Are AMAs on this site announced publicly in advance? By the time I visit the site to discover them, they've already concluded.

Generally announced the week in advance, with some extra coverage in the FB group. But feel free to drop me a PM if you have any other questions!

I had announced them in EA Facebook circles, and also had placed the first one in LW discussion but probably I was erring too far in the conservative direction, so thanks for the feedback.

Another question. GPP is only a few people. Apart from using CEA's offices, how can it use the resources from the effective altruism community, and in particular the work done by larger and more established policy organisations.

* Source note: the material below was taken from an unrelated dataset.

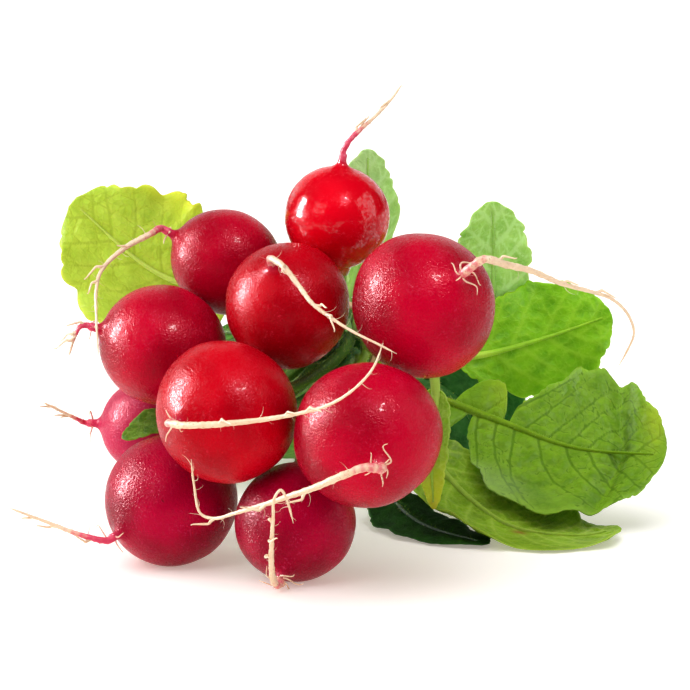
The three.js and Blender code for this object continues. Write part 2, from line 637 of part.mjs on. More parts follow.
// The way that the upper side of a blade looks at each point of a row, from the points round it.
function bladeNormals(middles, i, frame, isBare) {
  const before = isBare[i - 1] ? middles[i] : middles[i - 1];
  const after = isBare[i + 1] ? middles[i] : middles[i + 1];
  return middles[i].map((_, j) => {
    const [left, right] = [Math.max(j - 1, 0), Math.min(j + 1, COLUMNS.length - 1)];
    const across = middles[i][right].clone().sub(middles[i][left]);
    const forward = after[j].clone().sub(before[j]);
    if (across.lengthSq() === 0) across.copy(frame.side);
    if (forward.lengthSq() === 0) forward.copy(frame.tangent);
    return across.cross(forward).normalize();
  });
}

// A leaf in one piece: stalk, leaflets and end lobe, with a rib along its back.
function leafGeometry(leaf, line) {
  const rows = leafRows(leaf, line);
  const frames = rows.map((row) => frameAt(line, row.at));
  const isBare = [...rows, undefined].map(bare);
  const middles = rows.map((row, i) => bladeRow(row, frames[i], leaf.cup));
  const rings = rows.map((row, i) => {
    if (isBare[i]) return stalkRing(frames[i], row.stalk);
    const normals = bladeNormals(middles, i, frames[i], isBare);
    const over = middles[i].map((p, j) => p.clone().addScaledVector(normals[j], BLADE_THICKNESS / 2));
    const under = middles[i].map((p, j) => {
      const ribbed = COLUMNS[j] === 0 ? RIB_DEPTH * row.rib : 0;
      return p.clone().addScaledVector(normals[j], -BLADE_THICKNESS / 2 - ribbed);
    });
    return [...over, ...under.reverse()];
  });
  return onFloor(lofted(rings, true));
}

// Rubber band -----------------------------------------------------------------------------------------------

// Two turns side by side round the stalks, with a groove between them.
function bandGeometry() {
  const [inner, outer] = [BAND_INNER_RADIUS, BAND_INNER_RADIUS + BAND_THICKNESS];
  const turn = [[outer, BAND_GROOVE], [outer, BAND_WIDTH], [inner, BAND_WIDTH]];
  const mirrored = turn.map(([x, y]) => [x, -y]).reverse();
  const profile = [...mirrored, [outer - BAND_GROOVE, 0], ...turn, mirrored[0]];
  const geometry = new THREE.LatheGeometry(profile.map(([x, y]) => new THREE.Vector2(x, y)), BAND_SIDES);
  geometry.translate(...TIE_CENTRE.toArray());
  return welded(geometry);
}

// The bunch -------------------------------------------------------------------------------------------------

const bunch = new THREE.Group();

function piece(name, geometry, finish) {
  const [color, roughness] = FINISHES[finish];
  const mesh = new THREE.Mesh(
    geometry,
    new THREE.MeshStandardMaterial({ name: finish, color, roughness, metalness: 0 }),
  );
  mesh.name = name;
  bunch.add(mesh);
}

for (const number of Object.keys(BULBS).map(Number)) {
  const label = `radish_${String(number).padStart(2, "0")}`;
  piece(`${label}_bulb`, bulbGeometry(number), "radish_skin");
  piece(`${label}_taproot`, taprootGeometry(number), "taproot");
  const leaves = LEAVES.filter((leaf) => leaf.plant === number);
  const targets = leaves.map((leaf) => (leaf.slot ? slotPlace(leaf.slot) : vec(leaf.path[1])));
  const bases = stalkBases(number, targets);
  leaves.forEach((leaf, i) => {
    piece(`${label}_leaf_${i + 1}`, leafGeometry(leaf, leafSpine(leaf, bases[i])), "leaf");
  });
}
piece("rubber_band", bandGeometry(), "rubber_band");

// The origin goes under the middle of the bunch.
const extent = new THREE.Box3().setFromObject(bunch);
bunch.position.set(-(extent.min.x + extent.max.x) / 2, -(extent.min.y + extent.max.y) / 2, 0);

export default bunch;
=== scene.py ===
"""Dresses a bunch of ten red radishes: bulbs, taproots, leaves and the rubber band round the stalks.

Every shape is worked out in millimetres, in the bunch's own frame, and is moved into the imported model's
frame, in metres, when its mesh is made. +Y runs from the taproots to the leaf tips, and +Z is up.
"""

import logging
import math
from collections.abc import Iterator, Sequence
from dataclasses import dataclass, field
from enum import Enum

import bmesh
import bpy
import numpy as np
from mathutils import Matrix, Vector


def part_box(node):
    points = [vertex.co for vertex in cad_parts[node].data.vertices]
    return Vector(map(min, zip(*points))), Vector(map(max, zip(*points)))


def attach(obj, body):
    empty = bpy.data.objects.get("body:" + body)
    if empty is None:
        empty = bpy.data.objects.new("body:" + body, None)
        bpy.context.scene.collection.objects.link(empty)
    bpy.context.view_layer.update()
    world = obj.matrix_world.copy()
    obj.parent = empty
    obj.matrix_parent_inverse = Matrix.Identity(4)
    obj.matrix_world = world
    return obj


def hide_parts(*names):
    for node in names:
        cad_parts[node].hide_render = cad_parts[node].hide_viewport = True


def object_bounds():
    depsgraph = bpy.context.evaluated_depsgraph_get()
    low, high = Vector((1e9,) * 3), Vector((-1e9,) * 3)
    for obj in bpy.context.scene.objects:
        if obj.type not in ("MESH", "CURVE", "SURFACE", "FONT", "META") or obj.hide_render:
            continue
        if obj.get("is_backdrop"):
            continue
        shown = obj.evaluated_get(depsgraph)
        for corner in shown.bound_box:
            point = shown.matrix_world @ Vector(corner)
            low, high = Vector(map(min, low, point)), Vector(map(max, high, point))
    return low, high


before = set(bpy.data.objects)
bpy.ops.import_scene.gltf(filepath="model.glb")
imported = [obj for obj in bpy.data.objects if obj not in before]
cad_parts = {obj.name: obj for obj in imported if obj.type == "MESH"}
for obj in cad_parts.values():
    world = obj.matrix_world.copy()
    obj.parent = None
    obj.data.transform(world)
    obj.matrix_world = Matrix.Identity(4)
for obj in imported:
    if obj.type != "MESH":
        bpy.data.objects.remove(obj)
CAD_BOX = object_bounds()

log = logging.getLogger("radishes")

Point = tuple[float, float, float]
Strand = tuple[np.ndarray, np.ndarray, np.ndarray]  # a root's points, girths and attribute root

MM = 0.001
ALONG = np.array([0.0, 1.0, 0.0])  # the way the stalks run
TIE_CENTRE = np.array([-3.0, 68.0, 43.0])
GAP = 0.3  # between a bulb and its root or its leaves
MERGED = 0.002  # vertices closer than this are one


# Helpers ----------------------------------------------------------------------------------------------------


def frame_shift() -> np.ndarray:
    """Where the bunch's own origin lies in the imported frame, in millimetres."""
    low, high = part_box("rubber_band")
    return np.array((low + high) / 2) / MM - TIE_CENTRE


SHIFT = frame_shift()


def draw(seed: float) -> float:
    """A repeatable random number from 0 to 1 for a number."""
    x = math.sin(seed * 127.1 + 311.7) * 43758.5453
    return x - math.floor(x)


def unit(v: np.ndarray) -> np.ndarray:
    """Vectors of length 1 along the last axis."""
    return v / np.maximum(np.linalg.norm(v, axis=-1, keepdims=True), 1e-9)


def ramp(x: np.ndarray | float, low: float, high: float) -> np.ndarray:
    """A smooth step from 0 at low to 1 at high."""
    t = np.clip((np.asarray(x, float) - low) / (high - low), 0, 1)
    return t * t * (3 - 2 * t)


def srgb(code: str, alpha: float = 1.0) -> tuple[float, float, float, float]:
    """Linear colour of an sRGB hex value.

    Args:
        code: six hex digits.
        alpha: the fourth channel.

    Returns:
        Red, green, blue and alpha, linear.
    """
    parts = [int(code[i : i + 2], 16) / 255 for i in (0, 2, 4)]
    linear = [c / 12.92 if c <= 0.04045 else ((c + 0.055) / 1.055) ** 2.4 for c in parts]
    return (linear[0], linear[1], linear[2], alpha)


def feed(tree: bpy.types.NodeTree, socket: bpy.types.NodeSocket, value: object) -> None:
    """Gives an input a value, or links it to an output socket or to a node's first output."""
    if isinstance(value, bpy.types.Node):
        value = value.outputs[0]
    if isinstance(value, bpy.types.NodeSocket):
        tree.links.new(value, socket)
    else:
        socket.default_value = value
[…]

There are a lot of different kinds of resources the community can provide. Several of these we are already drawing upon; others we may want to start.

We are using:

  • Ideas. People put out a lot of ideas in the space of thinking about what may be high impact. Sometimes these may lead us to other ideas, or can be developed into something substantial.
  • Questions. This is really a category of ‘ideas’, but it’s an important one. The questions that other people find important are often great questions to be working on. Here and here are examples of work I’ve done recently that was started by someone asking me a question.
  • Network. When we want to reach someone with our research, we can often find good routes through the community. I guess we may be underusing this one.
  • Audience. Some of our output is most likely to have impact by helping improve decisions within the EA community.
  • Staff. The people who have contributed to GPP so far are engaged in the community. I expect this will be true in the future, and that we will be able to access higher-quality candidates for future roles than if we weren’t connected.
  • Funding. A large slice of GPP’s funding to date has come through the EA community.

I have some guesses, but I’m not sure about what the last part of your question meant. Could you elaborate?